Wall Street's Optimism Fades (WSJ)
Goldman Sachs last Wednesday ratcheted down its end-of-year prediction for the S&P 500 to 1250, from its previous forecast of 1400. Last Monday, Wells Fargo dropped its forecast to 1250 from 1390. And on Friday, Citigroup lowered its target to 1325 from 1400.

Bundesbank Predicts ‘Robust’ German Growth (Bloomberg)
“Overall, a robust expansion of the economy can be expected in the third quarter of 2011,” the Frankfurt-based central bank said in its monthly report today. For the time thereafter, the “outlook has clouded more than previously expected amid heightened uncertainty,” it said.

Lenders: Greece Must Shrink State To Avoid Default (Reuters)
"The ball is in the Greek court. Implementation is of the essence," Bob Traa told an economic conference. Additional savings measures were needed to cut the public deficit to a sustainable level and reduce the public sector's claim on resources—code for axing jobs and cutting pay and pensions—while improving tax collection rather than adding further taxes, he said.
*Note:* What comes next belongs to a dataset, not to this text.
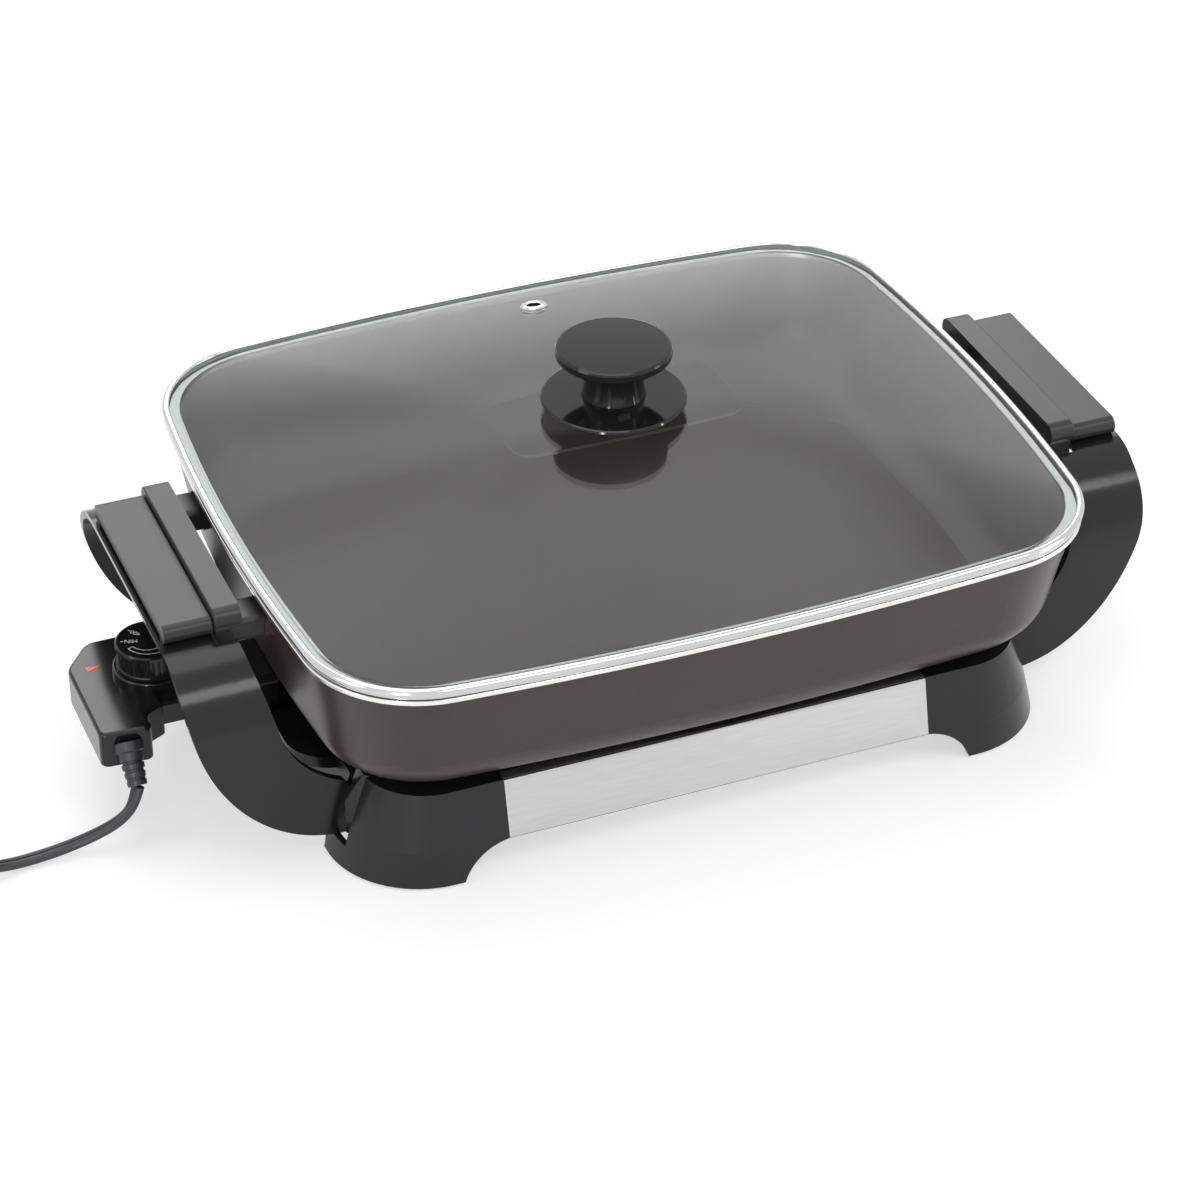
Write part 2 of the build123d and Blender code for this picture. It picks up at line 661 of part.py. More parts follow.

Record Cocaine Bust In Hong Kong (BBC)
Hong Kong police have made their largest ever drugs bust, seizing nearly half a tonne of cocaine with a street value of around $77m (£49m), they say. The haul had been hidden under heaps of recycled plastic materials. The recycled plastic is thought to have been brought into the city in shipping containers. Chief Superintendent John Ribeiro of the Narcotics Bureau said police acted after receiving a tip-off about a South American transnational drug syndicate. Five Mexicans, an American man and a Colombian woman with Hong Kong residency were among those arrested, a police spokesperson was quoted by the AFP news agency as saying. A total of 567kg (1,250 pounds) of cocaine was found.